A reação não é discricionária ou descompromissada, como ocorre com o cidadão em legítima defesa. Deste se espera a confusão, algum excesso, decorrente do desconcerto emocional produzido pelo ataque. Daquele se espera o profissionalismo de alguém que foi preparado por anos para lidar com delicadas situações de estresse. 

Em suma, a legítima defesa é a reação do particular quando o Estado não está presente. Quando está, não existe mais essa excepcionalidade, e o manejo da violência somente será admitido apenas no estrito cumprimento do dever legal.

A reação do agente de segurança pública ou equiparado é regrada por diversos diplomas, como o Código Penal Militar, que estabelece os limites para o emprego de força no caso de desobediência, resistência ou tentativa de fuga (artigo 234), a Lei 13.060/2014, que disciplina e prioriza o uso de instrumentos de menor potencial ofensivo pelos agentes de segurança pública em todo o território nacional, bem como por outros.

O Código Penal estabelece que se considera em legítima defesa o agente de segurança pública que repele agressão ou risco de agressão a vítima mantida refém durante a prática de crimes (CP, artigo 25, parágrafo único). Essa previsão só existe porque as outras situações de legítima defesa não se aplicam a tais agentes; do contrário essa regra seria absolutamente desnecessária.

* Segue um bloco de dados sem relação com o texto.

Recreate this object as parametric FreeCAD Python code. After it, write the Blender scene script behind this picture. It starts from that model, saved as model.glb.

Em seu magistério, Hungria ressaltava que: "No caso de cumprimento de dever (que pressupõe no executor um funcionário ou agente do Estado, agindo por ordem da lei, a que deve estrita obediência) o rompimento da oposição pela violência, ainda que esta não constitua legítima defesa, pode ser praticado pelo executor ex prorprio Marte [1]". No mesmo sentido, a lição de Peña ao afirmar que: "(…) o emprego da força por parte de autoridade em cumprimento de suas funções não se ampara na legítima defesa — embora nesses caso a autoridade defenda particulares —, mas sim em outras exculpantes, como o cumprimento de um dever ou o exercício de um cargo [2]". Ao tratar do tema, Zaffaroni afirma que: "Para os agentes estatais, trata-se de situações que, em definitivo, não constituem legítima defesa (justificação), mas de cumprimento de dever legal", acrescentando, ademais, ser inadmissível "(…) o homicídio como meio legítimo para que um Estado de Direito defenda a administração de sua justiça [3]".

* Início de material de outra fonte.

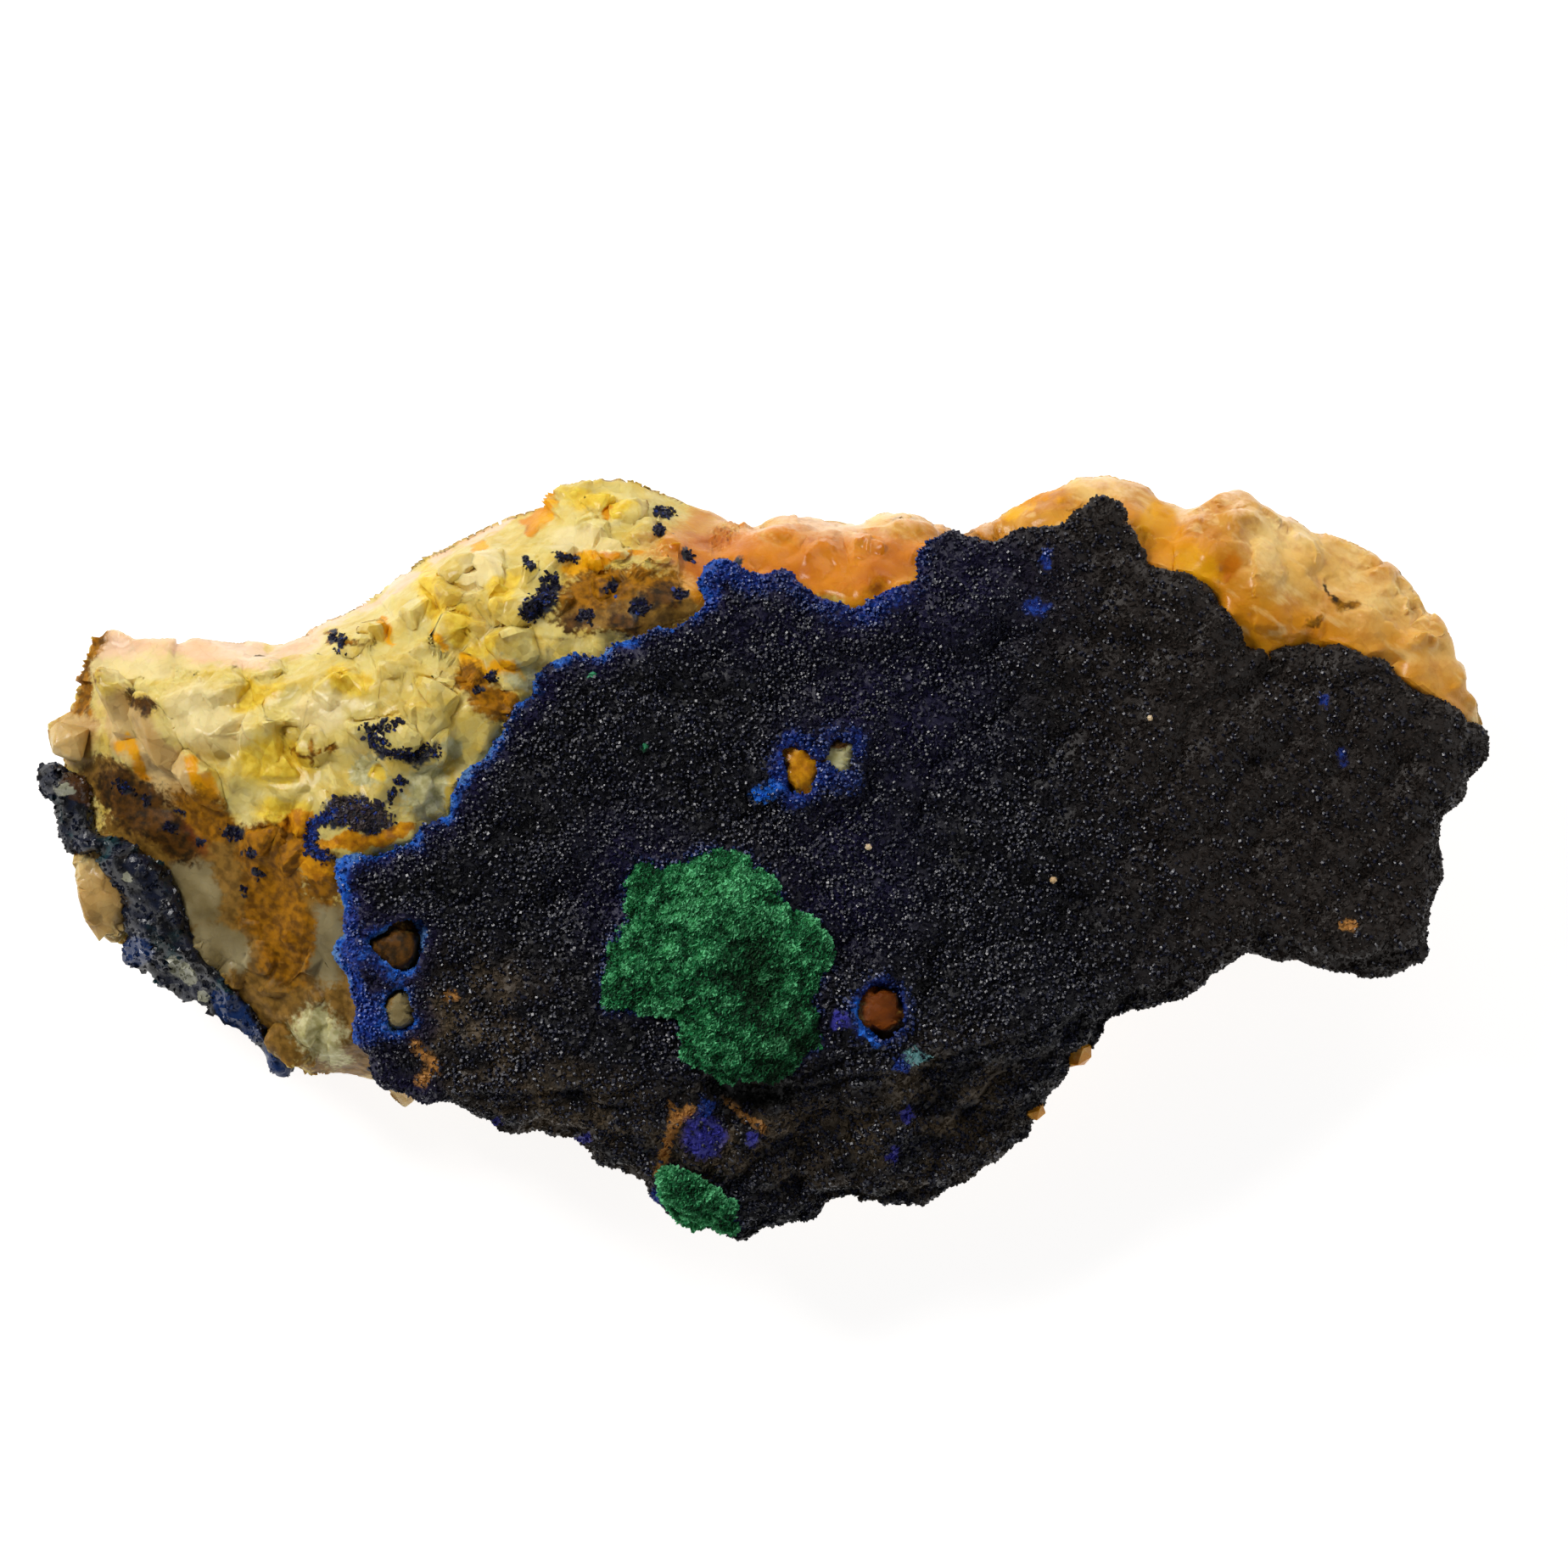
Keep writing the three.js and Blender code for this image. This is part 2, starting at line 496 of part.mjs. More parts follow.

Diante disso, casos como o de Lázaro, morto com 38 tiros depois de cercado por dezenas de policiais, que atiraram mais de 125 vezes [4], ou o do chefe de milícia Ecko, baleado dentro de uma viatura, a caminho da delegacia, não devem ser tratados como legítima defesa, mas como situações excepcionais, anormais, que merecem uma profunda investigação para que se identifique se realmente a reação foi proporcional ou a única alternativa.

Por mais que se trate de pessoas violentas, perigosas e que mereçam punição, o Estado não exerce o papel de anjo vingador. Churchill dizia que o totalitarismo é a barbárie organizada pelo Estado, e tal barbárie, nos tempos atuais, vem seguida de selfies, curtidas em redes sociais e aplaudida por um setor da mídia que se alimenta de um monstro que não poderá controlar depois.

Segurança pública não é sinônimo de violência policial. Enquanto acreditarmos que nosso problema de criminalidade será resolvido com carta branca para matar, sob a égide de uma inexistente legítima defesa, seguiremos lidando com populações e bairros aterrorizados, cotidianamente, com a morte de culpados e inocentes.

Será que apenas perceberemos o risco disso quando, de repente, um homem, branco, de classe média, for o objeto de dita violência? Será que apenas nesse momento as pessoas, chocadas com a descoberta da agressividade do poder público, sairão às ruas batendo panelas?

Que ao menos a dogmática cumpra com sua função e juízes, professores, promotores e advogados compreendam e reconheçam a distinção entre legítima defesa e o estrito cumprimento do dever legal, para que ao menos se possa, na trincheira jurídica, combater uma das violências mais presentes e mais toleradas em nosso país.


[1] HUNGRIA, Nelson. Comentários ao Código Penal, volume I, tomo II, artigo 11 ao 27, 5 ed. Rio de Janeiro, Forense, 1978. p. 313.

[2] PEÑA, Diego M. Luzón. Aspectos esenciales de la legitima defensa. Barcelona: Bosh Casa Editorial, 1978, p. 104

[3] ZAFFARONI, Eugênio Raúl. PIERANGELI, José Henrique. Manual de direito penal brasileiro. V. 1, 9ª ed. São Paulo, Editora Revista dos Tribunais, p. 508.